Milford was also a strategic location for engagements between the Federal and Confederate troops. It was located at the narrowest point of land between the Massanutten Mountains to the west and the Blue Ridge Mountains to its east, both big hindrances to troop movements. From 1862 through 1864 thousands of troops moved through Milford to engagements being fought up and down the Shenandoah Valley. To put a stop to Federal troop movement, the Confederacy established a battle line (front) between the Blue Ridge and the Shenandoah river. They didn’t continue the line to the Massanutten as the river was a force in itself and was almost impossible to cross. Camp Skymont, a Federal encampment, was located on the eastern bank of the river between the river and the railroad tracks just north of the town.  Most of the action that Milford saw was in both 1862 and 1864. Calvary skirmishes as well as unmounted conflicts accounted for troops, as well as their mounts being killed, wounded, drown or captured. Some Federal troops did move across the Massanutten trying to circumvent the blockade, only to be stopped by the river. I have not found any mention of battles being fought on our side of the river but have been told by a neighbor that he knows the location of a grave of a Federal trooper who perhaps drown trying to escape the harassment of Confederate troops. I found no mention of the total deaths from engagements fought in and around Milford, but found mention of 2 killed in this skirmish, 4 killed in that engagement, etc. These deaths evidently didn’t amount to any great number, but were deaths none the less.

The battle line, as well as Camp Skymont, was located just across the river from where we live. My tree stand is located just across the river, probably a couple hundred yards, from the location of the camp and battlefront. Keep the above in mind as you read about my experience.

Before I begin, a couple of days before the incident I’m going to tell you about, I had this picture on my trail camera. The camera is facing south. I want to direct your attention to the bottom left hand corner of this photo where an apparition seems to appear behind a tree.


I try to get into my tree stand or blind around 3:30 in the afternoons I’m hunting. This day was no exception. My camera on this trail is almost directly below my stand. I clipped my crossbow onto the rope I use to raise and lower it and climbed the steps to the platform. I raised my crossbow and nocked a bolt and settled back. As I was sitting 18 feet in the air, looking down at where the apparition appeared, I was still trying to figure out what we were seeing on the photo. Then I remembered an episode that happened shortly after we moved in to our home. One of us, I won’t say who, was looking out our bedroom window one evening as we were getting ready for bed. What appeared to be a swinging lantern was moving from left to right between the house and the tree line 5 yards away. Nothing was said as it wasn’t known for sure if this was actually happening. Sometime later this was brought to the attention of the other one of us who jokingly said it was probably the ghost of some civil war sentry walking guard duty. The ‘seer’ disagreed and said it was probably lightning bugs. Nothing else was said on this subject since then. Like the apparition, we have no explanation for this episode either.

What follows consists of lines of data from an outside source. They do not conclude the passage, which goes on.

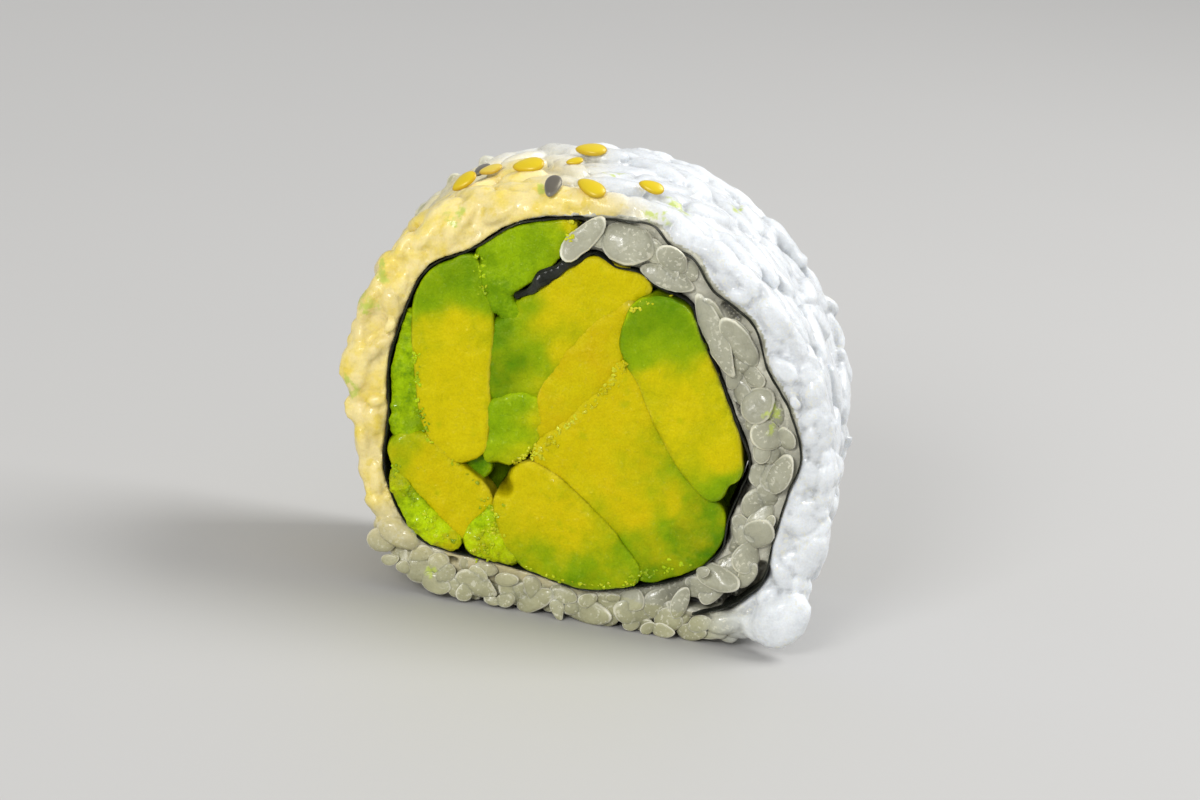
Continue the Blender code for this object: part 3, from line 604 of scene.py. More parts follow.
def thin_out(points, spacing):
    """Every point that lies at least the spacing from the last one kept."""
    kept = [points[0]]
    for point in points[1:]:
        if np.linalg.norm(point - kept[-1]) >= spacing:
            kept.append(point)
    if np.linalg.norm(kept[-1] - kept[0]) < 0.6 * spacing:
        kept.pop()
    return np.array(kept)


def left_normals(points):
    """Unit vectors to the left of the open path at each point."""
    along = np.gradient(points, axis=0)
    along /= np.linalg.norm(along, axis=1)[:, None]
    return np.stack([-along[:, 1], along[:, 0]], axis=1)


def turned_left(outline):
    """The outline in counter-clockwise order."""
    x, z = outline.T
    area = np.sum(x * np.roll(z, -1) - np.roll(x, -1) * z)
    return outline if area > 0 else outline[::-1]


def inset(outline, distance):
    """The counter-clockwise outline moved inwards, its corners kept sharp up to a limit."""
    ahead = np.roll(outline, -1, axis=0) - outline
    ahead /= np.linalg.norm(ahead, axis=1)[:, None]
    normal = np.stack([-ahead[:, 1], ahead[:, 0]], axis=1)
    corner = normal + np.roll(normal, 1, axis=0)
    corner /= np.maximum(np.sum(corner * normal, axis=1), 0.6)[:, None]
    return outline + distance * corner


def nori_half_thickness(places, thickness):
    crumple = np.clip(1.0 - np.asarray(places) / TIP_KNOTS, 0.0, 1.0)
    crumple = np.sin(np.pi * np.minimum(crumple, 0.8) ** 0.8)
    return 0.5 * (thickness + (NORI_TIP_THICKNESS - thickness) * crumple)


def nori_side(first, last, side, clearance, spacing):
    """Points beside the nori between two knots, on its inside (-1) or outside (+1)."""
    count = max(2, int(abs(last - first) * 12))
    places = np.linspace(first, last, count)
    line = smooth_path(NORI_LINE, places)
    normals = left_normals(line)
    if last < first:
        normals = -normals
    reach = nori_half_thickness(places, NORI_THICKNESS) + clearance
    points = line + side * normals * reach[:, None]
    return np.concatenate([thin_out(points, spacing)[:-1], points[-1:]])


def rice_hole(clearance, spacing):
    """The edge of the rice towards the nori and the filling, as one closed outline."""
    last = len(NORI_LINE) - 1.0
    outer = nori_side(RICE_START_KNOT, last, NORI_OUTSIDE, clearance, spacing)
    under = nori_side(last, RICE_START_OUTER, NORI_INSIDE, clearance, spacing)
    way_out = smooth_path(NORI_LINE, [last])[0] - smooth_path(NORI_LINE, [last - 0.2])[0]
    way_out *= (0.5 * NORI_THICKNESS + clearance) / np.linalg.norm(way_out)
    end = np.array([outer[-1] + way_out, under[0] + way_out])
    return np.concatenate([outer[:-1], end, under[1:]])


def filling_outline():
    """The room inside the nori that the avocado fills."""
    inner = nori_side(0.2, FILLING_END_OUTER, NORI_INSIDE, 0.5 * GAP, 1.0)
    tip = nori_side(2.0, 0.2, NORI_OUTSIDE, 0.5 * GAP, 1.0)
    return turned_left(np.concatenate([inner, tip]))


def settled(x, y, z):
    """The slight lean and squash that the slice has from its front to its back."""
    return Vector((x + LEAN * y * z, y, z * (1.0 + SQUASH * y))) * MM


def inside(point, outline):
    """Whether the point lies inside the closed outline."""
    x, z = (outline - point).T
    next_x, next_z = np.roll(x, -1), np.roll(z, -1)
    crossing = (z > 0) != (next_z > 0)
    at_x = x[crossing] - z[crossing] * (next_x - x)[crossing] / (next_z - z)[crossing]
    return np.sum(at_x > 0) % 2 == 1


def distance_to_nori(points):
    """Distance in the cut face's plane from each point to the nori's centre line."""
    line = smooth_path(NORI_LINE, np.linspace(0.0, len(NORI_LINE) - 1.0, 600))
    tree = KDTree(len(line))
    for i, (x, z) in enumerate(line):
        tree.insert((x, 0.0, z), i)
    tree.balance()
    return np.array([tree.find((x, 0.0, z))[2] for x, _, z in points])


def inside_many(points, outline):
    """Whether each of the points lies inside the closed outline."""
    crossings = np.zeros(len(points), int)
    x, z = points.T
    for (ax, az), (bx, bz) in zip(outline, np.roll(outline, -1, axis=0)):
        if az != bz:
            crossing = (az > z) != (bz > z)
            crossings += crossing & (x < ax + (z - az) * (bx - ax) / (bz - az))
    return crossings % 2 == 1


def nori_outer_turn():
    """The closed line along the middle of the nori's outer turn."""
    return smooth_path(NORI_LINE, np.linspace(OUTER_TURN_KNOT, len(NORI_LINE) - 1.0, 150))


def outside_ellipse(offsets, direction, half):
    """Whether all points, given from the ellipse's centre, lie outside it."""
    along = offsets @ direction
    across = offsets @ np.array([-direction[1], direction[0]])
    return bool(np.all((along / half[0]) ** 2 + (across / half[1]) ** 2 > 1.0))


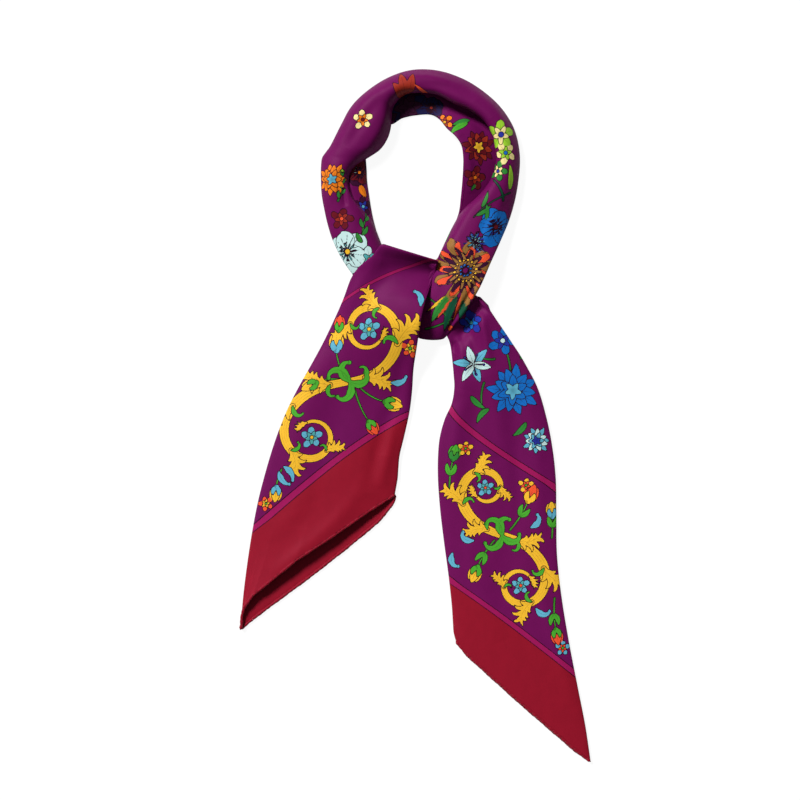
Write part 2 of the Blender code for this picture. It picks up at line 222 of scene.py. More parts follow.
RIGHT_TAIL = [
    (-46.5, 104, 9, -21.5, 118.5, 9, 0, 3.4),
    (-33, 89.5, 9.0, -8, 111, 9.0, 0, 3),
    (-18, 80, 9.0, 4, 108, 9.0, 0, 3),
    (-3.5, 76, 8.8, 17, 105, 8.8, 0, 3),
    (9.5, 73.5, 8.8, 31, 100, 8.8, 0, 3),
    (20, 67, 5.6, 41.5, 95, 10, 0, 3),
    (24.5, 60.5, 4.2, 47.5, 91, 12, 0, 3),
    (26.6, 54.3, 3.6, 52.7, 86.3, 12, 0, 3.2),
    (28, 43.5, 3.8, 62, 73, 9.5, 0, 3.7),
    (29, 32.5, 4.6, 72, 58.5, 7.2, 0, 4.6),
    (29.5, 22, 5.2, 82.5, 42, 5.2, 0, 5.2),
    (27.5, 10, 4.6, 92.5, 23.5, 4.6, 0, 4.6),
    (22, -2.5, 4, 99, 3, 4, 0, 4),
    (18, -19, 3.6, 104, -20.5, 3.6, 0, 3.6),
    (17, -42, 3.3, 107, -46.5, 3.3, 0, 3.3),
    (18.5, -67.5, 3.1, 107.5, -75, 3.1, 0, 3.1),
    (21.5, -93.5, 3, 108, -105.5, 3, 0, 3),
    (25, -119.5, 3, 111.5, -137.5, 3, 0, 3),
    (27.5, -142, 3, 117, -171, 3, 0, 3),
    (28.5, -156.5, 3, 123.5, -204.5, 3, 0, 3),
    (29, -164, 3, 129.5, -235, 3, 0, 3),
    (30.5, -170, 3, 133.5, -262, 3, 0, 3),
]

# A tail's open end. From its left edge to its right: how far the front and back hems are bowed along the
# cloth, and how far the front one is lifted.
# Columns: across front back lift
LEFT_MOUTH = [
    (0, 0, 0, 0),
    (0.02, -2, -0.3, 0.3),
    (0.05, -7, -0.2, 0.8),
    (0.09, -11, 0, 1.8),
    (0.16, -13.6, 0.8, 2.8),
    (0.43, -12, 4.4, 3.6),
    (0.64, -7.4, 6.2, 2.6),
    (0.85, -3.6, 7.2, 1.0),
    (0.97, -0.5, 4, 0.2),
    (1, 0, 0, 0),
]
RIGHT_MOUTH = [
    (0, 0, 0, 0),
    (0.1, 1.6, 2.2, 0),
    (0.5, 1.5, 2.5, 0.6),
    (0.9, 0.8, 1.6, 0),
    (1, 0, 0, 0),
]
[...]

As I sat there, watching the trail intently, I closed the top button of my hunting jacket as the sun would soon be setting behind the Massanutten and the temperature would soon be dropping. All of a sudden I felt a tap, tap-tap, tap on my left shoulder. Knowing that there was no one else in the tree with me, as it is a one-man stand, I discounted the tapping and thought it was my imagination. A few minutes went by and once again on my left shoulder I felt a tap, tap-tap, tap. My thoughts once again turned to the swinging lantern and apparition but again I dismissed the tapping as I don’t put much stock in the super natural. After the third episode of tapping, sitting very still, I slowly turned my head looking to the right, not the left where the tapping was coming from. My mama didn’t raise no dummy. So many times someone taps you on one shoulder and they’re standing on the other side of you. Guess what. No one was there. I did check for deer that may be coming from that direction while my head was turned, but the trail was clear.

By this time, sunset was about to happen and legal shooting hours would end 30 minutes after that. I was thinking about getting out of my stand as the last cup of coffee before leaving the house was starting to take effect and the night breeze was picking up. Then, all of a sudden, the tap, tap-tap, tap on my left shoulder happened a fourth time. Throwing caution to the wind, I inched my head to the left. There, sitting on my shoulder was a tiny woodpecker pecking at a branch on my camo jacket. It looked up about the same time and our eyes met. Its eyes grew to the size of dimes as it stood there wondering what the heck was sitting in its tree looking back at it. I could only imagine how big my eyes must have been. I thought for sure some Confederate sentry was in that tree with me. As the little woodpecker shot off my shoulder, I decided then and there it was time to climb down and head to the house before darkness set in.

You see and hear many strange sights and sounds in the woods while hunting, but I’ll remember this experience for a long time.